**INSTRUCTIONS FOR THE TASK**. Set down exactly the lines of the records from the top to the line containing "from math import"; include both.

**STORED DATA**.

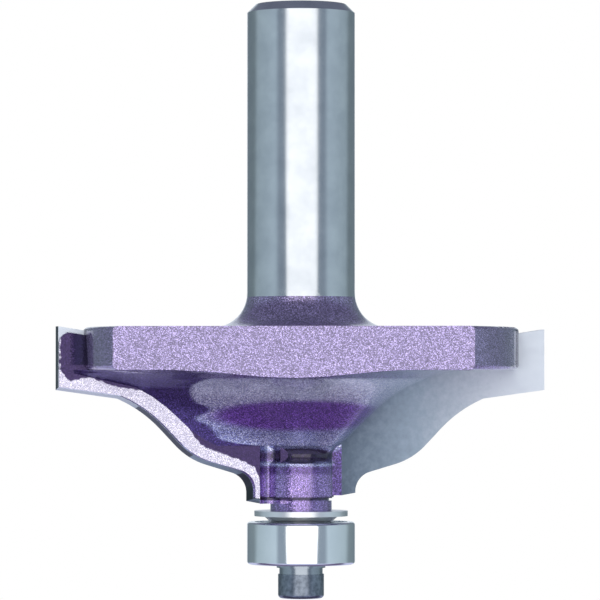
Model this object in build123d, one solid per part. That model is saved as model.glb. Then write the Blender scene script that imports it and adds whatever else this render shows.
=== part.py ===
from build123d import *
import os
from math import acos, atan2, cos, hypot, pi, radians, sin, sqrt, tan

# Two-wing ogee router bit with a guide bearing, in millimetres.
# The origin is the centre of the shank's end face. +Z runs out of the shank, so the
# tool hangs below the origin, and +X runs along the right wing. Seen from the shank
# end the tool turns clockwise, so the right wing cuts towards -Y.

# Shank and neck
shank_diameter = 12.7
shank_length = 34.0
shank_chamfer = 1.0
neck_fillet = 4.1

# Disc that carries the wings, with a flat milled on its front and back
disc_diameter = 51.2
disc_thickness = 5.0
disc_top_edge = 0.5
disc_bottom_edge = 0.6
flat_distance = 15.1
flat_turn = 3.3

# Core below the disc: a flare, a straight cone, a cove and a hub
flare_start_diameter = 41.0
flare_radius = 16.7
cone_slope = 44.0
cove_top_diameter = 9.2
cove_waist_diameter = 7.7
cove_height = 2.1
hub_diameter = 8.8
hub_foot_gap = 0.36

# Groove, bearing seat and spigot below the hub
groove_diameter = 6.6
groove_width = 0.35
seat_diameter = 7.24
seat_length = 1.2
spigot_clearance = 0.015
spigot_setback = 0.15
spigot_chamfer = 0.3

# Cutting edges, as they lie in each wing's rake plane
cutting_diameter = 57.7
rake_offset = 1.9
outer_corner_drop = 7.35
lip_width = 7.2
lip_slope = 8.0
shoulder_width = 2.95
shoulder_slope = 24.0
ramp_width = 5.4
ramp_slope = 47.0
foot_slope = 17.0
pilot_step = 0.35
cove_edge_radius = 15.0
bead_edge_radius = 8.0
foot_edge_radius = 2.4
heel_drop = 0.3

# The two wings were ground by hand and differ a little in height
right_top_gap = 0.2
right_foot_land = 1.95
left_top_gap = -0.12
left_foot_land = 2.8

# Carbide plates and the steel wings behind them
carbide_thickness = 1.3
edge_relief = 12.0
carbide_inner_reach = 4.8
tip_top_slope = 9.0
land_step = 0.02
wing_steel = 0.35
wing_top_gap = 0.55
wing_top_round = 1.2
band_width = 1.5
rim_root_radius = 2.4
hub_scallop_radius = 1.2
wing_inner_reach = 1.0
web_steps = 8
web_spread = 1.5
web_sink = 0.2

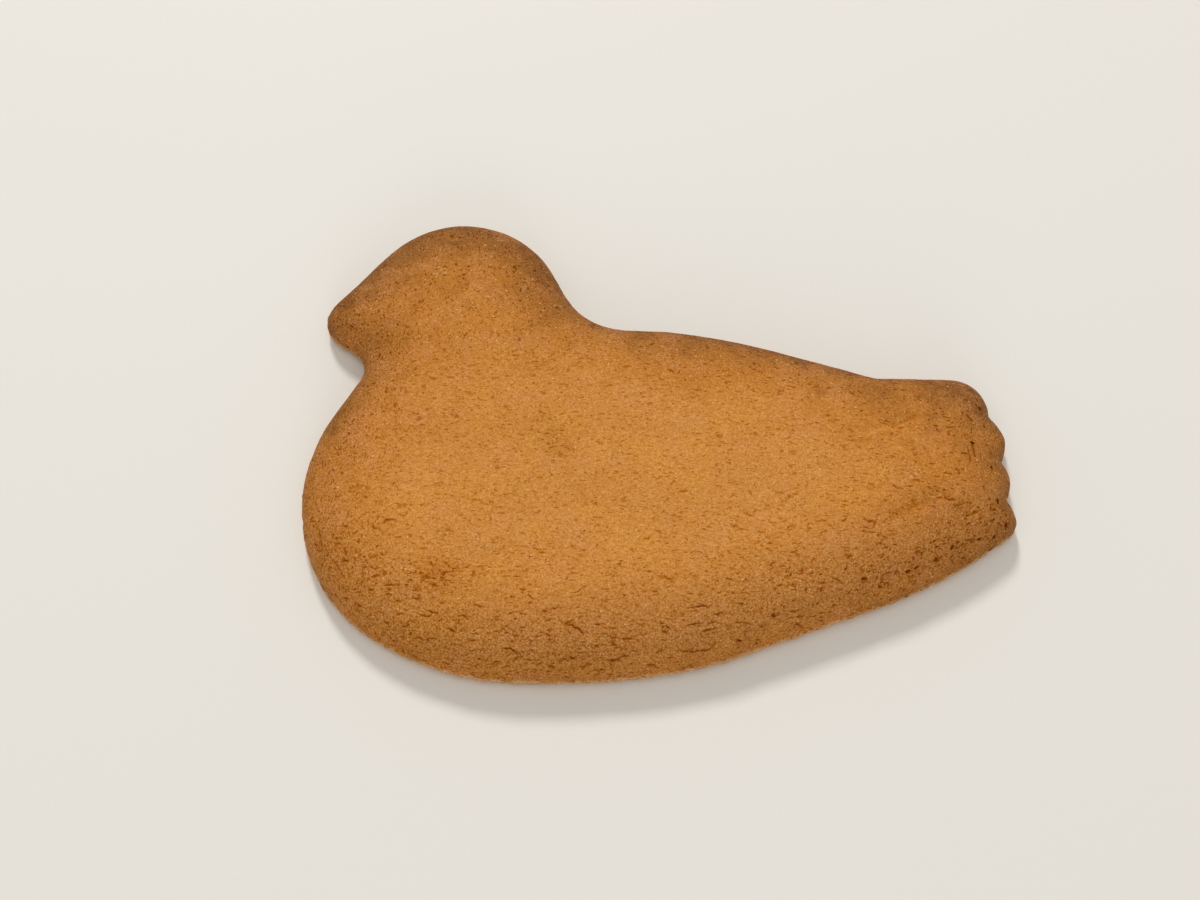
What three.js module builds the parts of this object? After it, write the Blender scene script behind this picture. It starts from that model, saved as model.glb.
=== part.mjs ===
// A bird-shaped shortbread biscuit, baked whole: one solid with a flat underside, a puffed and
// rounded edge, a gently domed top, a scalloped tail end and three shallow tail grooves.
// Millimetres. +X runs from the breast to the tail, +Y from the belly to the crown of the head,
// +Z up. The origin is on the underside, in the middle of the outline's box.
import * as THREE from 'three';

const THICKNESS = 10.5;

// The side, from the underside up: how far inside the outline each level lies.
const WIDEST_LEVEL = 1.6;
const SIDE_LEVELS = [
  { z: 0, inset: 1.0 },
  { z: 0.6, inset: 0.3 },
  { z: WIDEST_LEVEL, inset: 0 },
];

// The shoulder that rolls over from the side to the top.
const SHOULDER_WIDTH = 15;
const SHOULDER_FALL = 2.4;
const SHOULDER_ROUND = 2;

// The baked top sinks a little in slow, uneven waves.
const WAVE_DEPTH = 0.35;
const WAVES = [
  { lengthX: 47, lengthY: 61, phase: 0.4 },
  { lengthX: -33, lengthY: 38, phase: 1.9 },
  { lengthX: 29, lengthY: -44, phase: 4.1 },
];

// Straight valleys pressed into the tail, each from its start towards the tail end.
const GROOVE_DEPTH = 0.4;
const GROOVE_HALF_WIDTH = 1.6;
const GROOVES = [
  { from: [30.5, -1.5], to: [44, 4] },
  { from: [34, -10], to: [43.5, -6.5] },
  { from: [36.5, -16], to: [47, -10] },
];

// The outline wraps round discs, as a belt does: it runs over the outside of a bulge and
// round the inside of a hollow, with straight stretches between.
const bulge = (x, y, radius) => ({ x, y, radius, side: 1 });
const hollow = (x, y, radius) => ({ x, y, radius, side: -1 });

const BREAST = bulge(-29.9, -11.2, 29.2);
const BELLY = bulge(-21.7, 3.3, 45.8);
const KEEL = bulge(-17, 47.3, 89.5);
const FLANK = bulge(-1.8, 61.1, 96.8);
const TAIL_TOP = bulge(49.8, 7.2, 6.7);
const TAIL_ROOT = hollow(37.5, 15.8, 2.2);
const BACK = bulge(-2.6, -60, 81.6);
const NAPE = hollow(-5.7, 34.1, 12.4);
const CROWN = bulge(-34.7, 24.6, 17.7);
const BEAK = bulge(-54, 22, 4.2);
const THROAT = hollow(-55.5, 12.4, 4.7);

// Three scallops end the tail, with a small notch above each.
const SCALLOPS = 3;
const SCALLOP_TOP = { x: 55.7, y: 2 };
const SCALLOP_PITCH = 7.2;
const SCALLOP_LEAN = 0.35;
const SCALLOP_RADIUS = 3.2;
const NOTCH_OFFSET = { x: 3.5, y: 4 };
const NOTCH_RADIUS = 1.3;
const TOP_NOTCH = hollow(59.6, 7.8, 3);

// The middle line that the surface closes in on, inside the outline.
const SPINE_START = new THREE.Vector2(-38, 14);
const SPINE_END = new THREE.Vector2(31, -1.5);
const SPINE_PIECES = 24;

// How finely the surface is divided.
const OUTLINE_STEP = 2.2;
const ARC_STEP = THREE.MathUtils.degToRad(20);
const LEAST_SPACING = 0.15;
const TOP_ROWS = 16;
const TOP_ROW_EASING = 1.6;
const TOP_REACH = 0.85;
const DEPTH_STEP = 0.2;

function tailEnd() {
  const rounds = [];
  for (let i = SCALLOPS - 1; i >= 0; i--) {
    const x = SCALLOP_TOP.x + SCALLOP_LEAN * i;
    const y = SCALLOP_TOP.y - SCALLOP_PITCH * i;
    rounds.push(bulge(x, y, SCALLOP_RADIUS));
    const notch = hollow(x + NOTCH_OFFSET.x, y + NOTCH_OFFSET.y, NOTCH_RADIUS);
    rounds.push(i > 0 ? notch : TOP_NOTCH);
  }
  return rounds;
}

// The heading of the straight stretch from one disc to the next.
function headingBetween(a, b) {
  const across = b.side * b.radius - a.side * a.radius;
  const length = Math.hypot(b.x - a.x, b.y - a.y);
  return Math.atan2(b.y - a.y, b.x - a.x) - Math.asin(across / length);
}

// The point of a disc that the belt touches while it runs in a direction.
function touchPoint(disc, heading) {
  const reach = disc.side * disc.radius;
  return new THREE.Vector2(disc.x + reach * Math.sin(heading), disc.y - reach * Math.cos(heading));
}

// The belt round the discs, anticlockwise, with a point at least at every step of length and
// none that almost meets the one before it.
function beltOutline(discs, step) {
  const points = [];
  discs.forEach((disc, i) => {
    const before = discs.at(i - 1);
    const after = discs[(i + 1) % discs.length];
    const arrive = headingBetween(before, disc);
    const leave = headingBetween(disc, after);
    const turn = Math.atan2(Math.sin(leave - arrive), Math.cos(leave - arrive));
    const arcPoints = Math.ceil(Math.abs(turn) * Math.max(disc.radius / step, 1 / ARC_STEP));
    for (let k = 0; k <= arcPoints; k++) {
      points.push(touchPoint(disc, arrive + (turn * k) / arcPoints));
    }
    const start = points.at(-1);
    const end = touchPoint(after, leave);
    const linePoints = Math.ceil(start.distanceTo(end) / step);
    for (let k = 1; k < linePoints; k++) points.push(start.clone().lerp(end, k / linePoints));
  });
  const least = step * LEAST_SPACING;
  return points.filter((point, i) => point.distanceTo(points.at(i - 1)) > least);
}

// Distance in from the edge, as the whole edge is felt from a point: equal to the plain distance
// near a straight edge, and smooth over the middle, where the plain distance has a crease.
function softDepth(x, y, edge) {
  let pull = 0;
  for (const { middle, length } of edge) {
    pull += length / ((x - middle.x) ** 2 + (y - middle.y) ** 2) ** 2;
  }
  return Math.cbrt(Math.PI / 2 / pull);
}

function edgePieces(outline) {
  return outline.map((point, i) => {
    const next = outline[(i + 1) % outline.length];
    return { middle: point.clone().lerp(next, 0.5), length: point.distanceTo(next) };
  });
}

function waveAt(x, y) {
  const sum = WAVES.reduce(
    (total, { lengthX, lengthY, phase }) =>
      total + Math.sin(2 * Math.PI * (x / lengthX + y / lengthY) + phase),
    0,
  );
  return (1 + sum / WAVES.length) / 2;
}

// 1 along a groove's bottom, falling smoothly to 0 at its sides and past its ends.
function grooveAt(x, y) {
  const point = new THREE.Vector3(x, y, 0);
  const nearest = new THREE.Vector3();
  return GROOVES.reduce((deepest, { from, to }) => {
    const line = new THREE.Line3(new THREE.Vector3(...from, 0), new THREE.Vector3(...to, 0));
    line.closestPointToPoint(point, true, nearest);
    const away = Math.min(point.distanceTo(nearest) / GROOVE_HALF_WIDTH, 1);
    return Math.max(deepest, (1 + Math.cos(Math.PI * away)) / 2);
  }, 0);
}

function topHeight(x, y, edge) {
  const depth = Math.min(softDepth(x, y, edge) / SHOULDER_WIDTH, 1);
  const rise = (1 - (1 - depth) ** SHOULDER_FALL) ** (1 / SHOULDER_ROUND);
  const crown = THICKNESS - WAVE_DEPTH * waveAt(x, y) - GROOVE_DEPTH * grooveAt(x, y);
  return WIDEST_LEVEL + (crown - WIDEST_LEVEL) * rise;
}

// How far along the spine, from 0 to 1, the point of it nearest to an outline point lies.
function shareAlongSpine(point) {
  const spine = SPINE_END.clone().sub(SPINE_START);
  const along = point.clone().sub(SPINE_START).dot(spine) / spine.lengthSq();
  return THREE.MathUtils.clamp(along, 0, 1);
}

const spinePoint = (share) => SPINE_START.clone().lerp(SPINE_END, share);

// One closed loop of points for each level of the side and each row of the top.
function surfaceLoops(outline, edge) {
  const targets = outline.map((point) => spinePoint(shareAlongSpine(point)));
  const loops = SIDE_LEVELS.map(({ z, inset }) =>
    outline.map((point, i) => {
      const inward = targets[i].clone().sub(point).normalize();
      const { x, y } = point.clone().addScaledVector(inward, inset);
      return new THREE.Vector3(x, y, z);
    }),
  );
  for (let row = 1; row <= TOP_ROWS; row++) {
    const share = TOP_REACH * (row / TOP_ROWS) ** TOP_ROW_EASING;
    loops.push(
      outline.map((point, i) => {
        const { x, y } = point.clone().lerp(targets[i], share);
        return new THREE.Vector3(x, y, topHeight(x, y, edge));
      }),
    );
  }
  return loops;
}

function spineRow(heightAt) {
  return Array.from({ length: SPINE_PIECES + 1 }, (_, k) => {
    const { x, y } = spinePoint(k / SPINE_PIECES);
    return new THREE.Vector3(x, y, heightAt(x, y));
  });
}

// The band between two loops, each with the same number of points.
function bandTriangles(lower, upper, around) {
  const triangles = [];
  for (let i = 0; i < around; i++) {
    const next = (i + 1) % around;
    triangles.push([lower + i, lower + next, upper + next], [lower + i, upper + next, upper + i]);
  }
  return triangles;
}

// The sheet from a loop in to the spine: each loop point goes to its nearest spine point.
function closingTriangles(nearest, loop, spine) {
  const triangles = [];
  nearest.forEach((from, i) => {
    const next = (i + 1) % nearest.length;
    const to = nearest[next];
    triangles.push([loop + i, loop + next, spine + from]);
    const step = Math.sign(to - from);
    for (let k = from; k !== to; k += step) {
      triangles.push([loop + next, spine + k + step, spine + k]);
    }
  });
  return triangles;
}

const turnedOver = (triangles) => triangles.map(([a, b, c]) => [a, c, b]);

function biscuitGeometry() {
  const discs = [
    BREAST, BELLY, KEEL, FLANK, ...tailEnd(),
    TAIL_TOP, TAIL_ROOT, BACK, NAPE, CROWN, BEAK, THROAT,
  ];
  const outline = beltOutline(discs, OUTLINE_STEP);
  const edge = edgePieces(beltOutline(discs, DEPTH_STEP));
  const around = outline.length;
  const nearest = outline.map((point) => Math.round(shareAlongSpine(point) * SPINE_PIECES));

  const loops = surfaceLoops(outline, edge);
  const topSpine = spineRow((x, y) => topHeight(x, y, edge));
  const baseSpine = spineRow(() => 0);
  const topLoopStart = (loops.length - 1) * around;
  const topSpineStart = loops.length * around;
  const baseSpineStart = topSpineStart + topSpine.length;

  const triangles = turnedOver(closingTriangles(nearest, 0, baseSpineStart));
  for (let start = 0; start < topLoopStart; start += around) {
    triangles.push(...bandTriangles(start, start + around, around));
  }
  triangles.push(...closingTriangles(nearest, topLoopStart, topSpineStart));

  const geometry = new THREE.BufferGeometry();
  geometry.setFromPoints([...loops.flat(), ...topSpine, ...baseSpine]);
  geometry.setIndex(triangles.flat());
  geometry.computeVertexNormals();

  // The origin goes to the middle of the outline's box.
  geometry.computeBoundingBox();
  const { min, max } = geometry.boundingBox;
  geometry.translate(-(min.x + max.x) / 2, -(min.y + max.y) / 2, 0);
  return geometry;
}

const crust = new THREE.MeshStandardMaterial({ color: 0xc07a3c, roughness: 0.9, metalness: 0 });
const biscuit = new THREE.Mesh(biscuitGeometry(), crust);
biscuit.name = 'biscuit';

const part = new THREE.Group();
part.add(biscuit);

export default part;
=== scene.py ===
"""A bird-shaped shortbread biscuit on a plain pale floor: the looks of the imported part.

The crust is the part's own surface, made fine, then given what baking leaves: a slightly lumpy
skin, a ragged foot, pits and short cracks that run with the shape, and thin lines in the grooves
of the tail. +X runs from the breast to the tail, +Y from the belly to the crown of the head and
+Z up. Lengths are millimetres, unless a comment says metres. Meshes are written in metres.
"""

import math

import bmesh
import bpy
import numpy as np
from mathutils import Matrix, Vector
from mathutils.kdtree import KDTree


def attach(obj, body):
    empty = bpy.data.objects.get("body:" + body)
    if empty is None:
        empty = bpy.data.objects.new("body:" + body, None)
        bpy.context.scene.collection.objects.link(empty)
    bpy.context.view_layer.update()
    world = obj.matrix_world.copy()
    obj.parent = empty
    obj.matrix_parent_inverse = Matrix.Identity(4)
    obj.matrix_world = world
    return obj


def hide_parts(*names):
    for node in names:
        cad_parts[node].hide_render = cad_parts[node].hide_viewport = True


MM = 0.001

# Camera: where it stands, and in degrees how far it looks down and how far it leans.
CAMERA_PLACE = (-10.10, -124.85, 255.75)
CAMERA_ELEVATION = 63.96
CAMERA_ROLL = 1.69
CAMERA_LENS = 50.07
CAMERA_SENSOR = 36.0
CAMERA_SIGHT_METRES = (0.01, 20)

# Light: the room's even light, and lamps by place in metres, width in metres and watts.
LIGHT_TINT = (1.0, 0.985, 0.96)
ROOM_LIGHT = 0.52
LIGHTS = [
    ("key", (-0.35, 1.55, 1.35), 0.36, 23.0),
    ("sky", (-0.15, 0.1, 2.0), 1.3, 4.5),
    ("fill", (0.1, -1.9, 0.55), 1.2, 8.5),
]

FLOOR_HALF_METRES = 3.0
FLOOR_TONE = (0.78, 0.755, 0.705, 1)
FLOOR_ROUGHNESS = 0.6
FLOOR_GLOSS = 0.2

# The part's own shape: the height where the side is widest, and the shoulder above it.
WIDEST_LEVEL = 1.6
SHOULDER_WIDTH = 15.0
SHOULDER_FALL = 2.4
SHOULDER_ROUND = 2
THICKNESS = 10.3

# Reading the part's surface.
WELD_METRES = 1e-6
LEVEL_TOLERANCE = 0.01
OUTLINE_STEP = 0.3
OUTLINE_SMOOTHINGS = 12
SHOULDER_STEPS = 600
LEAST_DEPTH_SHARE = 0.9

# The fine surface. What is low and faces down is pressed flat on the floor, going by the upward
# part of its normal.
ROUNDING_LEVELS = 2
VOXEL = 0.18
MOST_TRIANGLES = 195_000
REST_HEIGHT = 0.6
REST_TURN = (-0.6, -0.9)
FLAT_BASE_TURN = -0.999

# A band is a pair of values: something comes in from none at the first to all at the second.
# Bands in plan, by x or by y.
HEAD_X = (-10, -20)
HEAD_Y = (5, 18)
BREAST_END_X = (-35, -50)
BODY_BEND_X = (-10, 30)
BODY_BEND_DEGREES = 12
CRACKED_TAIL_X = (22, 45)
BROWN_TAIL_X = (20, 52)
BUSY_TAIL_X = (35, 50)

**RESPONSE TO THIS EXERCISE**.
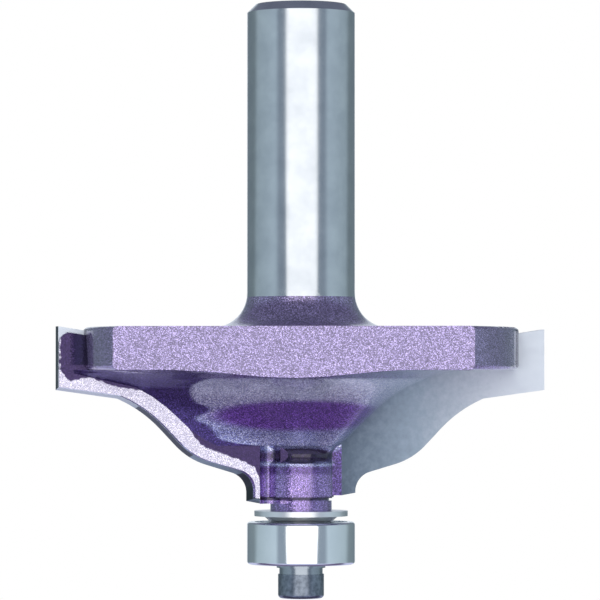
Model this object in build123d, one solid per part. That model is saved as model.glb. Then write the Blender scene script that imports it and adds whatever else this render shows.
=== part.py ===
from build123d import *
import os
from math import acos, atan2, cos, hypot, pi, radians, sin, sqrt, tan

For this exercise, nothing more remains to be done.